You are viewing a plain text version of this content. The canonical link for it is here.
Posted to solr-user@lucene.apache.org by Lance Norskog <go...@gmail.com> on 2013/10/21 01:38:53 UTC

Re: SOLR: Searching on OpenNLP fields is unstable

Hi-

Unit tests to the rescue! The current unit test system in the 4.x branch
catches code sequence problems.

  [junit4]    > Throwable #1: java.lang.IllegalStateException:
TokenStream contract violation: reset()/close() call missing, reset()
called multiple times, or subclass does not call super.reset().
 Please see Javadocs of TokenStream class for more information about the
correct consuming workflow.

I'll try to get this right.
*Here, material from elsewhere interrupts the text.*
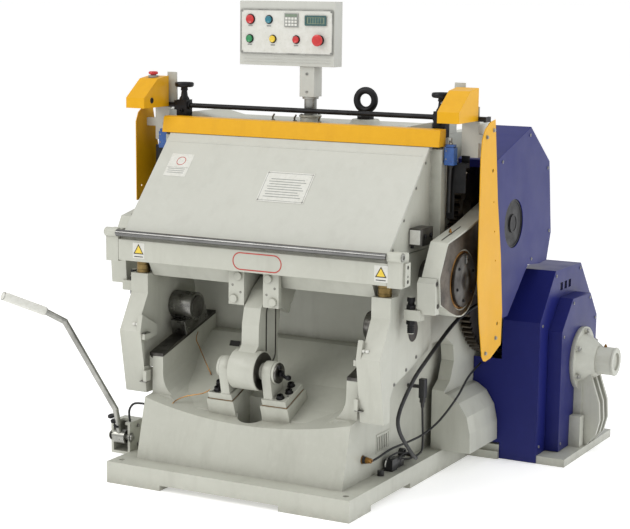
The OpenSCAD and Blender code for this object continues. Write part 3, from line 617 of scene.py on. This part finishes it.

But both OpenNLP and LUCENE-2899 have
deployment problems:
1) OpenNLP does not have a good source of statistical training data for the
models. For example, the NER models are trained from late 1980's newspaper
articles, so the organization finder is kind of... obsolete. That kind of
problem. I think the currency recognizer is trained on text from before the
Euro was introduced (not sure about this).
2) Solr has a basic packaging problem when the Lucene code uses external
libraries.

As to adding it to the main Solr project, I think the Marketplace Of Ideas
has spoken with deafening silence :)


On Wed, Sep 25, 2013 at 9:26 AM, rashi gandhi <ga...@gmail.com>wrote:

> HI,
>
>
>
> I am working on OpenNLP integration with SOLR. I have successfully applied
> the patch (LUCENE-2899-x.patch) to latest SOLR source code (branch_4x).
>
> I have designed OpenNLP analyzer and index data to it. Analyzer
> declaration in schema.xml is as
>
>
>
>   <fieldType name="nlp_type" class="solr.TextField"
> positionIncrementGap="100">
>
>                                 <analyzer type="index">
>
>                                 <!-- Sequence of tokenizers and filters
> applied at the index time-->
>
>                                 <tokenizer
> class="solr.StandardTokenizerFactory"/>
>
>                                 <filter
> class="solr.LowerCaseFilterFactory"/>
>
>                                 <filter class="solr.StopFilterFactory"
> ignoreCase="true" words="stopwords.txt" enablePositionIncrements="true"/>
>
>                                 <filter class="solr.SynonymFilterFactory"
> synonyms="synonyms.txt" ignoreCase="true" expand="true"/>
>
>                                 <filter
> class="solr.SnowballPorterFilterFactory"/>
>
>                                 <filter
> class="solr.ASCIIFoldingFilterFactory"/>
>
>                                 </analyzer>
>
>                                 <analyzer type="query">
>
>                                 <!-- Sequence of tokenizers and filters
> applied at the index time-->
>
>                                 <tokenizer
> class="solr.StandardTokenizerFactory"/>
>
>                                 <filter class="solr.OpenNLPFilterFactory"
> posTaggerModel="opennlp/en-pos-maxent.bin"/>
>
>                                 <filter class="solr.OpenNLPFilterFactory"
> nerTaggerModels="opennlp/en-ner-person.bin"/>
>
>                                  <filter class="solr.OpenNLPFilterFactory"
> nerTaggerModels="opennlp/en-ner-location.bin"/>
>
>                                 <filter
> class="solr.LowerCaseFilterFactory"/>
>
>                                 <filter class="solr.StopFilterFactory"
> ignoreCase="true" words="stopwords.txt" enablePositionIncrements="true"/>
>
>  </analyzer>
>
> </fieldType>
>
>
>
> And field declared for this analyzer:
>
> <field name="Detail_Person" type="nlp_type" indexed="true" stored="true"
> omitNorms="true" omitPositions="true"/>
>
>
>
> Problem is here : When I search over this field Detail_Person, results are
> not constant.
>
>
>
> When I search Detail_Person:brett, it return one document
>
>
>
>
>
> But again when I fire the same query, it return zero document.
>
>
>
> Searching is not stable on OpenNLP field, sometimes it return documents
> and sometimes not but documents are there.
>
> And if I search on non OpenNLP fields, it is working properly, results are
> stable and correct.
>
> Please help me to make solr results consistent.
>
> Thanks in Advance.
>
>



-- 
Lance Norskog
goksron@gmail.com